I am going to tell you how to avoid something as unfair happenning to YOU!

Bottom line : NEVER mix up personal stuff and business. NEVER - EVER.
1) Never trust a person on their words, keep written or recorded traces as much as the laws of your country allow it.
2) Never stray from the defined scope of a contract - you can make a few exceptions to this IF and only IF you keep a written record for each exception.
3) Never dip your pen in the company's ink : you can keep casual relationships with co-workers, we are human, don't make them more than that with a co-worker
of the opposite sex.
4) Never bow down before knowing your rights. This certainly is the most important one : never let bullying hinder your mental capabilities.
5) Never make emails, or written records, personal : in written conversation, stay completely neutral - 0 agressivity, insults, boner jokes, you name it - keep it all lightweight.

I do NOT encourage or seek for conflict - my direct colleagues are very happy to have worked with me apparently,
I am quite easy going, flexible, and helpful, however, I respond very badly to manipulation, cheating, and lies.

In essence, I have difficulties to abide to authority IF and only IF authority does not make sense to me - though life,
I trust my judgement and that's the only thing I trust.


I happened to have difficulties with some persons in the management in my previous work experiences :
--------------------------------------------------------------------------------------------------------------------
because I always stuck to my contracts and serving the interest of my customers,
whereas some persons from a customer's management, when it comes to paying the full price of a consultant,
will do all kinds of weird things.

This is difficult to explain, but once, to avoid conflict and pressure, a customer's high representative decided to hide
some compromising facts.

This could have caused the loss of an important customer to the company, thus hindering their public image.

I was torn between standing against my direct supervisor on site, and standing for what I had signed for : the company's interests.
I plaid it "dumb" - sent an email saying "Dear manager, our customer reports x/y/z problem with the technical system we have supplied
to him, thus he cannot do the work we expect from him - and he is now facing legal consequences because of that. How do I handle it?"

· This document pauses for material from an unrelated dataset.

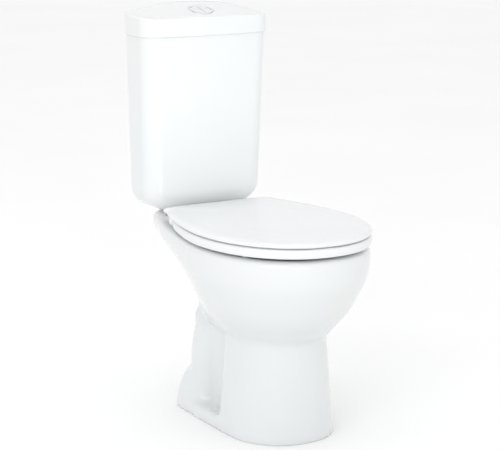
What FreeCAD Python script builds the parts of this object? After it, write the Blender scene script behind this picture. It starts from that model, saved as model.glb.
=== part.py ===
import FreeCAD, Part
import Sketcher
import math
import os
import re

# A close coupled toilet: floor-standing pan, cistern bolted on its rear deck, dual flush
# valve, fill valve, push buttons, and a seat ring and lid on a common hinge.
# Millimetres. +Z is up, -Y is the front, +X is the left hand of someone sitting on it.
# The origin is on the floor, midway between the two floor fixing holes.

os.makedirs("parts", exist_ok=True)
doc = FreeCAD.newDocument("close_coupled_toilet")
V = FreeCAD.Vector

# ---------------------------------------------------------------- driving dimensions

SIZES = {
    # pan
    "rim_z": 398, "rim_w": 177, "rim_front": -317, "widest_y": -86,
    "deck_z": 407, "deck_w": 95, "deck_front": 180, "deck_back": 284, "deck_plate": 22,
    "crease_z": 205, "crease_w": 97, "crease_front": -214,
    "foot_w": 116, "foot_front": -226, "foot_back": 168, "foot_thick": 26,
    "column_back": -40, "trap_w": 68, "bulge_w": 88, "bulge_back": 132, "trap_back": 110,
    "bowl_w": 139, "bowl_front": -279, "bowl_back": 94, "bowl_floor_z": 150,
    "trap_bore": 34, "outlet_z": 182, "outlet_r": 51, "outlet_bore": 44, "outlet_end": 160,
    "outlet_collar": 137,
    "fixing_x": 90, "fixing_hole": 5,
    "inlet_y": 238, "inlet_r": 18, "inlet_z": 376, "recess_r": 36, "recess_z": 388,
    # cistern and its lid
    "tank_base_z": 411, "tank_top_z": 790, "tank_w": 148, "tank_front": 167, "tank_back": 283,
    "tank_wall": 9, "tank_floor_z": 426, "tank_lean": 13, "tank_taper": 8,
    "cover_gap": 0.3, "cover_over": 3.5, "cover_side": 39, "cover_slope": 12.5, "cover_ends": 20,
    "cover_wall": 7, "cover_round": 3,
    "bolt_x": 58, "bolt_y": 238, "bolt_r": 3, "bolt_hole": 5,
    # flush valve
    "valve_y": 238, "valve_r": 25, "tail_r": 24, "tail_z": 385, "tower_r": 33, "tower_z": 640,
    "tube_r": 14, "tube_top": 655,
    # push buttons
    "button_y": 215, "stem_x": 11, "stem_y": 212, "button_r": 22, "housing_r": 26, "flange_sunk": 1.4,
    # fill valve
    "fill_x": 112, "fill_y": 249, "inlet_thread_r": 10.4, "inlet_tail_z": 372, "riser_r": 11,
    "boss_z": 410, "boss_seat_z": 438,
    "float_r": 20, "float_z": 600, "float_height": 70, "fill_head_z": 700,
    # seat
    "seat_z": 404.6, "seat_top_z": 424, "seat_w": 180, "seat_front": -320, "seat_rear_w": 133,
    "seat_back": 132, "lid_z": 425.8, "lid_side_z": 434, "lid_top_z": 439, "lid_back": 158,
    "lid_skin": 5, "hole_w": 116, "hole_front": -252, "hole_back": 76,
    "hinge_y": 134, "hinge_z": 424, "hinge_x": 78, "pin_r": 3.5, "knuckle_r": 7, "post_half": 10,
    "pin_clear": 0.06, "pin_end": 133,
}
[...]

In the short term, it got me a virtual kick in the ass from the manager in question.
In the longer run, it got other departments of the company to become aware of the issue, avoid losing their customer,
and become aware that the charge weighing on my shoulders was too much for one man alone - which resulted
in measures to patch both issues.

So the company's interests were preserved. The end user's interests were preserved, and after that, things got "fluider"
as more personel was hired to handle situations like this.

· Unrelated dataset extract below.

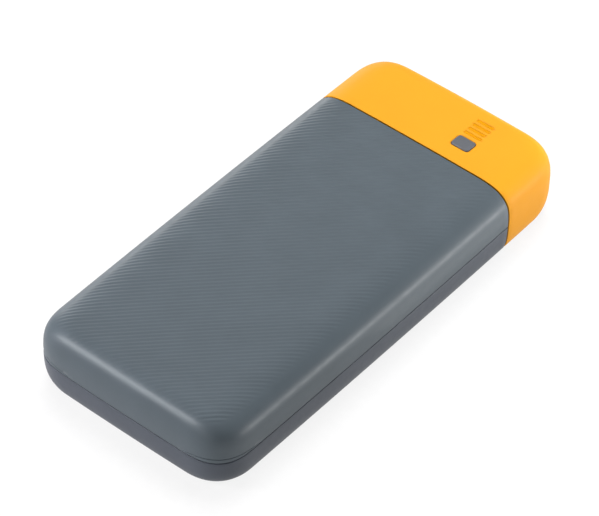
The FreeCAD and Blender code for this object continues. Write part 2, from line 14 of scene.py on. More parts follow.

I swear to God my knees trembled when I understood in which kind of mess I was - but I took the right decision,
and will happily live knowing this and knowing it resulted in the best outcome.


Conflict is bad, but it sometimes is a necessity - without it, evolution stagnates.
Companies fight legal battles all the time, as much as individual debate and argue often - this is something positive.

If you decide to run your own business, by ALL MEANS, stick to the rules I laid out above, you'll be better for it.
(but as an additional rule of thumb, unlike my own "threat" to the Asylum which results in hindered threads, escalate as
a LAST RESORT. If you've followed the other rules and held back from escalation, you'll win all the battles that you're faced with).